With one well known household publication all manuscripts and illustrations are taken in charge by an experienced man,

whose sole duty is to see to their safety. He immediately enters them in a record book, divided as follows:

Name of author.


Amount of postage enclosed.

Title of manuscript.

Date received.

Date returned.

Date accepted.

Reader's report.

After he has made the proper entries in this book, he sends the manuscript to the readers, making a careful note of the one reading it. On its return to him, it is immediately mailed to the author, the date of its return being duly entered in the record book.

When the writer fails to send his name and address, his manuscript is filed in an envelope, along with a complete account of postmarks and other means of identification.
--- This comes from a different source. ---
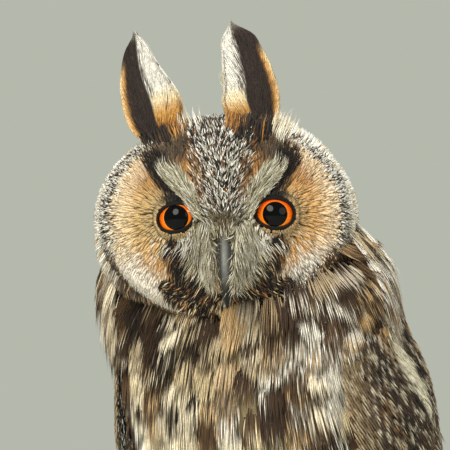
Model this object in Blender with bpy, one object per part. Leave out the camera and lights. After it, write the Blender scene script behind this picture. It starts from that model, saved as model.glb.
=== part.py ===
"""A long-eared owl at life size, gripping a short cut branch on a plain display stand.

Metres, +Z up. The origin is the centre of the stand's underside. The body faces -Y and its left
wing is at +X; the head is turned towards its left. Heights on the bird are measured from the top
of the branch, and places on the head from the middle of the line between the eyes.
"""

import math

import bmesh
import bpy
from mathutils import Matrix, Vector

MM = 0.001
GAP = 0.3 * MM
DEGREE = math.pi / 180

# Stand: a wooden base, two steel rods and the branch that they carry.
BASE_WIDTH = 156 * MM
BASE_DEPTH = 172 * MM
BASE_HEIGHT = 14 * MM
BASE_CORNER = 30 * MM
BASE_EDGE = 2.5 * MM
ROD_RADIUS = 3.5 * MM
ROD_SPREAD = 56 * MM
PERCH_RADIUS = 12 * MM
PERCH_LENGTH = 158 * MM
PERCH_KNOBBLE = 0.7 * MM
TAIL_DROP = 106 * MM
TAIL_CLEARANCE = 12 * MM
PERCH_TOP = BASE_HEIGHT + TAIL_CLEARANCE + TAIL_DROP
PERCH_BACK = -14 * MM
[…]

One of the literary monthlies uses a record book with some slight difference in the form, consisting of a number placed before each entry, with a duplicate number on the manuscript. They also use the same system of handling unidentified manuscripts. As an extra precaution, all matter is kept in a fireproof safe.

Another popular monthly also uses a record book of the same order as the above mentioned periodicals. As all matter submitted to them passes through four readers' hands before a decision is reached, it requires a little more time to return it.

A national weekly uses the record book system as well.

One magazine which receives a great many manuscripts, uses a card index, that, while it requires a little more exertion on the part of their employees, doubly insures the writer.

One of the outdoor magazines uses a similar system of card indexing.

While these methods may not be those employed by other magazines in keeping tab on the submitted manuscripts, yet any writer can feel assured that his manuscripts are reasonably safe in their keeping.